MCGINN: Do you watch the Democratic debates and think "I could run circles around them"?

Rubin: I've been around presidential campaigns since 1980, and I've developed a great respect for how difficult it is to be a candidate. It's an art form unto itself. I think there are enormously important issues to be debated in this election, and whoever the candidate is will have a lot of material to work with.

With the economy improving, will it be a big election issue?

It depends on what economic conditions are like next year. We had remarkable economic conditions in the '90s, and it's inevitable when you have extended good times, you develop imbalances that lead to a period of difficulty. But the policy response to that was far, far from optimal. A different set of tax cuts could have accomplished whatever level of stimulus without long-term adverse fiscal effects, and could have been much better targeted to lower- and middle-income families with the highest propensity to spend. You could have had greater jobs impact if more of that stimulus had been in the form of state and local assistance for projects already on the drawing boards, like school construction. Virtually all economists think we're going to have strong economic conditions through the middle of next year because of massive stimulus in the system. But when the stimulus peters out, the question is whether we continue to have a sustained recovery or we lapse back into more sluggish conditions.

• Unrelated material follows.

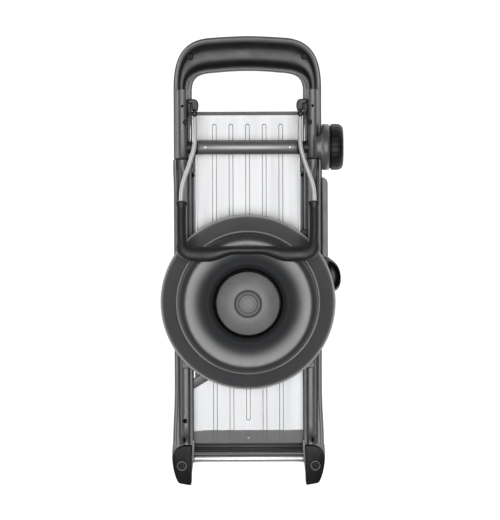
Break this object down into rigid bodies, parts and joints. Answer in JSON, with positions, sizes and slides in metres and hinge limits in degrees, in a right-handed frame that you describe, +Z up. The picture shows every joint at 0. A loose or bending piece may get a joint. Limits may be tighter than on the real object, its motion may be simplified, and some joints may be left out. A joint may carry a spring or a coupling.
{
  "type": "mandoline slicer",
  "caption": "Hand slicer with an embossed steel runway, side thickness dial, folding wire leg, pull-out diagonal blade and a round sprung food holder stowed on its underside.",
  "frame": {"origin": "centre of the bounding box's bottom face, with the slicer lying face-down on its food side", "axes": "+Z up out of the underside, +Y along the slicer towards the handle, +X towards the thickness dial"},
  "size_m": [0.1694, 0.4182, 0.0735],
  "materials": {
    "frame_plastic": "satin",
    "grip_rubber": "soft touch",
    "screw_black": "satin",
    "tab_plastic": "satin",
    "chrome_wire": "polished",
    "foot_rubber": "matte",
    "dark_plastic": "satin",
    "runway_steel": "brushed, embossed",
    "blade_steel": "ground",
    "dial_rubber": "ribbed",
    "tube_satin": "satin",
    "sleeve_rubber": "matte",
    "holder_plastic": "satin",
    "knob_plastic": "satin"
  },
  "bodies": {
    "root": {"handle_frame": "frame_plastic", "handle_grip_underside": "grip_rubber", "handle_grip_food_side": "grip_rubber", "grip_screw_left": "screw_black", "grip_screw_right": "screw_black", "rail_screw_left": "screw_black", "rail_screw_right": "screw_black", "side_rail_left": "frame_plastic", "side_rail_right": "frame_plastic", "rail_tab_left": "tab_plastic", "rail_tab_right": "tab_plastic", "guide_rod_left": "chrome_wire", "guide_rod_right": "chrome_wire", "foot_left": "foot_rubber", "foot_right": "foot_rubber", "foot_screw_left": "screw_black", "foot_screw_right": "screw_black", "foot_rod": "chrome_wire", "end_crossbar": "dark_plastic", "outfeed_runway": "runway_steel", "blade_bed": "frame_plastic", "dial_housing": "frame_plastic", "cross_tube": "tube_satin", "tube_collar_left": "dark_plastic", "tube_collar_right": "dark_plastic", "leg_bracket_left": "dark_plastic", "leg_bracket_right": "dark_plastic", "leg_pin_left": "chrome_wire", "leg_pin_right": "chrome_wire"},
    "leg": {"leg_wire": "chrome_wire", "leg_sleeve": "sleeve_rubber"},
    "thickness_dial": {"dial_knob": "dial_rubber", "dial_shaft": "chrome_wire", "lift_cam_left": "dark_plastic", "lift_cam_right": "dark_plastic"},
    "infeed_table": {"infeed_runway": "runway_steel", "infeed_carrier_left": "dark_plastic", "infeed_carrier_right": "dark_plastic"},
    "food_holder": {"holder_shell": "holder_plastic", "plunger_spring": "chrome_wire"},
    "plunger": {"plunger_knob": "knob_plastic", "plunger_platen": "dark_plastic", "plunger_cap": "knob_plastic", "prong_plate": "blade_steel"},
    "blade_cassette": {"cassette_body": "dark_plastic", "slicing_blade": "blade_steel", "cassette_grip": "grip_rubber"},
    "julienne_slider": {"julienne_selector": "frame_plastic"},
    "julienne_comb": {"julienne_bar": "dark_plastic", "julienne_teeth": "blade_steel"}
  },
  "joints": [
    {"name": "leg_fold", "type": "hinge", "parent": "root", "child": "leg", "pos_m": [0, 0.1369, 0.036], "axis": [-1, 0, 0], "range_deg": [0, 100]},
    {"name": "dial_turn", "type": "hinge", "parent": "root", "child": "thickness_dial", "pos_m": [0, 0.1062, 0.023], "axis": [1, 0, 0], "range_deg": [0, 288]},
    {"name": "infeed_lift", "type": "slide", "parent": "root", "child": "infeed_table", "axis": [0, 0, 1], "range_m": [0, 0.009]},
    {"name": "holder_slide", "type": "slide", "parent": "root", "child": "food_holder", "axis": [0, -1, 0], "range_m": [0, 0.26]},
    {"name": "plunger_lift", "type": "slide", "parent": "food_holder", "child": "plunger", "axis": [0, 0, 1], "range_m": [0, 0.012], "stiffness_N_per_m": 300, "springref_m": -0.01, "deforming": ["plunger_spring"]},
    {"name": "cassette_slide", "type": "slide", "parent": "root", "child": "blade_cassette", "axis": [0.859, 0.512, 0], "range_m": [0, 0.16]},
    {"name": "julienne_select", "type": "slide", "parent": "root", "child": "julienne_slider", "axis": [0, 1, 0], "range_m": [0, 0.005]},
    {"name": "comb_lift", "type": "slide", "parent": "root", "child": "julienne_comb", "axis": [0, 0, -1], "range_m": [0, 0.007]}
  ],
  "couplings": [
    {"joint": "dial_turn", "follows": "infeed_lift", "rad_per_m": 558.5},
    {"joint": "comb_lift", "follows": "julienne_select", "ratio": 1.4}
  ]
}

Can Democrats win votes by talking about the deficit?

It's very difficult. When times are relatively good, no one has found a way to explain it to the public in a way that creates much political energy.

You've managed through crises in both Washington and Wall Street. Which is harder?

They're both difficult. People talk a lot about what the government can learn from the private sector. I actually think it goes in the other direction probably just as strongly. There's an awful lot you can learn in public life about dealing with crisis, in terms of dealing with the media, dealing with the politics of difficult situations. In dealing with crises, there are more similarities than differences.